Reaching across the present frontier for computing and micro-electro-mechanical systems, creators of claytronics technology seek pioneering advances on two distinctive scales of building engineered systems -
♦ The scale of the extremely small, which will be embedded in the physical hardware of the sub-millimeter catom, the primary building block of claytronic ensembles, and
♦ The scale of the extremely numerous, which will be embodied in the millions of catoms that populate a claytronic ensemble.

To integrate these two scales into an engineered claytronic ensemble, the Carnegie Mellon-Intel Claytronics Research Project employs the design principle of the Ensemble Axiom. This principle of ensemble design at extreme scale pushes research toward three goals:
♦  To create the tiniest modular robots as micro-electro-mechanical systems
♦ To conceive the linguistic framework for software programming that can translate commands efficiently in densely packed networks of distributed computing, and
♦ Design program algorithms that guide the actuation of modular robots in the construction of three-dimensional objects
As one example of its application, the ensemble axiom inspires the engineering of "motion without moving parts," an application of ensemble design in planar catoms, modular robots that use electromagnetic energy to self-actuate in a mode of cooperative motion.
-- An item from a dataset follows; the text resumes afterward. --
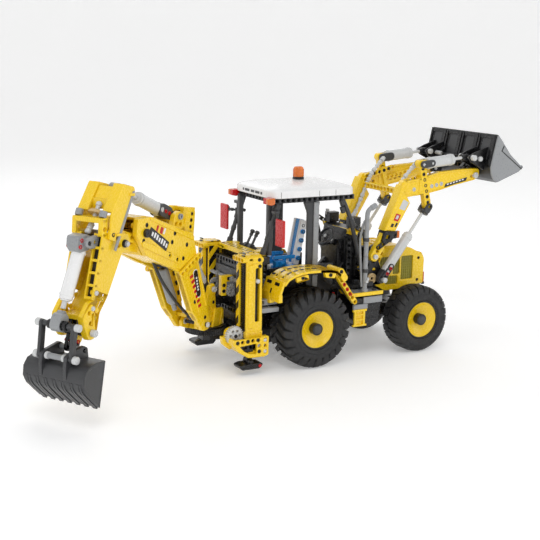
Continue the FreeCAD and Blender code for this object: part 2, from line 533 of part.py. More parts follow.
def stick():
    side_plate = plate(backs([(196, 190), (210, 188), (238, 141.5), (252, 126), (259, 100), (274, 99), (283, 127),
                              (271, 141), (263, 143), (242, 216), (222, 214), (198, 208)]), 14, 22)
    top_bar = plate(backs([(233, 212), (244, 212), (246, 206), (235, 204)]), -14, 14)
    front_wall = plate(backs([(217, 178), (240, 140), (243, 142), (220, 180)]), -14, 14)
    nose = plate(backs([(252, 127), (274, 127), (274, 120), (254, 120)]), -14, 14)
    ears = both(plate(backs([(238, 210), (260, 213), (274, 211), (274, 201), (262, 199), (242, 198)]), 9, 14))
    hangers = both(beam(back((264, 122)), back(BUCKET_PIVOT), 4.4, 3.5, 7.5))
    pins = [pin(back(ROCKER_PIVOT), -30, 30), pin(back(BUCKET_PIVOT), -20.5, 20.5),
            pin(back(BUCKET_CYL_BASE), -14, 14)]
    frame = join(*both(side_plate), top_bar, front_wall, nose, *ears, *hangers, *pins)
    for ends in ((-30, -13), (13, 30)):
        frame = frame.cut(pin(back(STICK_PIVOT), *ends, RUN_R))
    cover = plate(backs([(190, 256), (191, 262), (210, 267), (234, 234), (236, 216), (228, 208), (213, 214)]), 10, 26)
    cover = join(cover, pin(back(DIPPER_EYE), 6.8, 11))
    cover = cover.cut(frame)
    keep_swung("stick_frame", frame)
    keep_swung("stick_covers", both(cover))

    base, eye = back(BUCKET_CYL_BASE), back(UPPER_AXLE)
    block = plate(backs([(257, 212), (280, 215), (282, 202), (278, 197), (259, 199)]), -8, 8)
    barrel = join(block, bar(along(base, eye, 5), along(base, eye, 66), 7, 0))
    barrel = barrel.cut(bar(along(base, eye, 12), along(base, eye, 80), RUN_R, 0)).cut(pin(base, -20, 20, RUN_R))
    keep_swung("bucket_barrel", barrel)
    clevis = beam(eye, along(eye, base, 9), 7.6, -7, 7).cut(pin(eye, -20, 20, 5))
    keep_swung("bucket_rod", join(clevis, bar(along(eye, base, 12), along(eye, base, 60), PIN_R, 0)))
    arms = both(beam(back(ROCKER_PIVOT), back(UPPER_AXLE), 5.6, 8.6, 13))
    arms = [arm.cut(pin(back(ROCKER_PIVOT), -30, 30, RUN_R)).cut(pin(back(UPPER_AXLE), -30, 30, 4.2)) for arm in arms]
    keep_swung("rocker_arms", arms)
    links = [*both(beam(back(UPPER_AXLE), back(LOWER_AXLE), 3.8, 20.5, 24.5)), pin(back(UPPER_AXLE), -28, 28, 2.4)]
    keep_swung("bucket_links", join(*links).cut(pin(back(LOWER_AXLE), -40, 40, RUN_R)))

    outer = [(270, 79), (284, 80), (300, 76.5), (306.5, 69), (308, 58), (303, 48), (292, 37), (281, 27)]
    inner = [(282.5, 31.5), (301, 50), (305.2, 58.5), (304, 68), (298.8, 74), (284, 77), (270.5, 76)]
    shell = plate(backs(outer + inner), -BUCKET_HALF, BUCKET_HALF)
    cheek = plate(backs(outer), BUCKET_HALF - 2.6, BUCKET_HALF)
    ear = plate(backs([(269, 78.5), (271, 90), (277, 93.5), (301, 90), (307, 87), (308, 72), (304, 71), (300, 76),
                       (284, 79)]), 14.6, 19.6)
    bucket = join(shell, *both(cheek), *both(ear), pin(back(LOWER_AXLE), -27, 27))
    bucket = bucket.cut(pin(back(BUCKET_PIVOT), 14, 20, RUN_R)).cut(pin(back(BUCKET_PIVOT), -20, -14, RUN_R))
    keep_swung("backhoe_bucket", bucket)


chassis()
for name, hand in (("left", 1), ("right", -1)):
    wheel("rear_" + name, hand, 0, REAR_R, REAR_R, REAR_IN, REAR_OUT, 46, 86)
    wheel("front_" + name, hand, FRONT_X, FRONT_Z, FRONT_R, FRONT_IN, FRONT_OUT, 50, 84)
    knuckle(name, hand)
    mirror(name, hand)
side_steps()
hood()
cab()
fenders()
small_parts()
seat()
levers()
pedestals()
loader()
keep("stabiliser_towers", [stabiliser("left", 1), stabiliser("right", -1)])
swing_post()
hose()
boom()
stick()

os.makedirs("parts", exist_ok=True)
everything = []
for name, shapes in nodes.items():
    for shape in shapes:
        shape.translate(point(CENTRE_X, CENTRE_Y, 0))
    solids = [solid for shape in shapes for solid in shape.Solids]
    whole = solids[0] if len(solids) == 1 else Part.makeCompound(solids)
    whole.exportStep("parts/" + name + ".step")
    everything += solids
    print(name, len(solids), "solids, valid", whole.isValid(), "volume", round(whole.Volume))
bounds = Part.makeCompound(everything).optimalBoundingBox(False)
print("x", round(bounds.XMin, 2), round(bounds.XMax, 2), "y", round(bounds.YMin, 2), round(bounds.YMax, 2),
      "z", round(bounds.ZMin, 2), round(bounds.ZMax, 2))
print(len(nodes), "nodes")
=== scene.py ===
import math

import bmesh
import bpy
from mathutils import Matrix, Vector
from mathutils.geometry import tessellate_polygon


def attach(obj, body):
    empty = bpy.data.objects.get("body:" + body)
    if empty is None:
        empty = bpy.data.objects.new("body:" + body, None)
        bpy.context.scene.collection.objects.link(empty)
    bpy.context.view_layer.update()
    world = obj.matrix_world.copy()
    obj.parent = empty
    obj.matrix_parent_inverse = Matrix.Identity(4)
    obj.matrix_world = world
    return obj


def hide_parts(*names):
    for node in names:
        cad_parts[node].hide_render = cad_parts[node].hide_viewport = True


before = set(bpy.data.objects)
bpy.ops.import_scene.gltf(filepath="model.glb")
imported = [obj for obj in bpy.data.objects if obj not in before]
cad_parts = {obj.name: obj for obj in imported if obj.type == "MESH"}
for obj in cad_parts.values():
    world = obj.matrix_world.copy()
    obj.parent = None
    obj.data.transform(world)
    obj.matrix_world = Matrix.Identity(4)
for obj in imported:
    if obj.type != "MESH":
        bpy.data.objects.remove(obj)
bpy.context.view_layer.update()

# Shapes are written in millimetres: ROW takes the tractor's own millimetres to the frame's metres, and
# HOE takes (reach, side, height) in the swung backhoe's upright plane.
MM = 0.001
ROW = Matrix.Scale(MM, 4) @ Matrix.Translation((27.745, 49.835, 0))
HOE = ROW @ Matrix.Translation((-122, 0, 0)) @ Matrix.Rotation(math.radians(30), 4, "Z")
HOE = HOE @ Matrix.Diagonal((-1, 1, 1, 1))
EASE = 0.4
HOLE_R = 2.45
PITCH = 8.0


# ---------------------------------------------------------------- shapes, as lists of (corners, faces)
def loft(rings, cap=True, loop=False):
    """Skin over rings of equally many points."""
    count, corners, faces = len(rings[0]), [tuple(p) for ring in rings for p in ring], []
    for k in range(len(rings) if loop else len(rings) - 1):
        a, b = k * count, (k + 1) % len(rings) * count
        faces += [(a + i, a + (i + 1) % count, b + (i + 1) % count, b + i) for i in range(count)]
    if cap and not loop:
        faces += [tuple(range(count)), tuple(range(len(corners) - count, len(corners)))]
    return [(corners, faces)]


def moved(parts, matrix):
    """The parts with a matrix applied."""
    return [([tuple(matrix @ Vector(p)) for p in corners], faces) for corners, faces in parts]


def mirrored(parts):
    """The parts reflected from left to right."""
    return moved(parts, Matrix.Diagonal((1, -1, 1, 1)))


def both(parts):
    """The parts and their mirror image."""
    return parts + mirrored(parts)


def lerp(a, b, t):
    """The point a share t of the way from a to b."""
    return tuple(p + (q - p) * t for p, q in zip(a, b))


def row(a, b, count):
    """Equally spaced points from a to b."""
    return [lerp(a, b, k / max(1, count - 1)) for k in range(count)]


def area(loop):
    """The signed area of a closed loop."""
    return sum(p[0] * q[1] - q[0] * p[1] for p, q in zip(loop, loop[1:] + loop[:1])) / 2


def inset(loop, distance):
    """The closed loop of (a, b) moved inwards by a distance."""
    turn, made = math.copysign(1, area(loop)), []
    for p, q, r in zip(loop[-1:] + loop[:-1], loop, loop[1:] + loop[:1]):
        d, e = Vector(q) - Vector(p), Vector(r) - Vector(q)
        d.normalize()
        e.normalize()
        m, n = Vector((-d.y, d.x)) * turn, Vector((-e.y, e.x)) * turn
        made.append(tuple(Vector(q) + (m + n) * distance / max(0.4, 1 + m.dot(n))))
    return made


def rounded(loop, radius, steps=4):
    """The closed loop with its corners rounded."""
    made = []
    for p, q, r in zip(loop[-1:] + loop[:-1], loop, loop[1:] + loop[:1]):
        p, q, r = Vector(p), Vector(q), Vector(r)
        cut = min(radius, (p - q).length * 0.45, (r - q).length * 0.45)
        a, b = q + (p - q).normalized() * cut, q + (r - q).normalized() * cut
        for k in range(steps + 1):
            t = k / steps
            made.append(tuple(a * (1 - t) ** 2 + q * 2 * t * (1 - t) + b * t ** 2))
    return made


def circle(at, radius, count=14):
    """Points round a circle."""
    return [(at[0] + radius * math.cos(2 * math.pi * k / count),
             at[1] + radius * math.sin(2 * math.pi * k / count)) for k in range(count)]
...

The ensemble principle or axiom also guides the design of software.  In many robotic systems, algorithms of motion draw upon high-dimensional search or gradient-based methods of motion analysis to anticipate a module's many conceivable moves and formulate case-by-case responses. Applied to a million catoms in a claytronic ensemble, that process of control would require an impossibly large consumption of computing resources.  Programming languages for claytronics focus on simpler instructions that allow each node to analyse and respond to its immediate state without relying on omniscient top-down controls.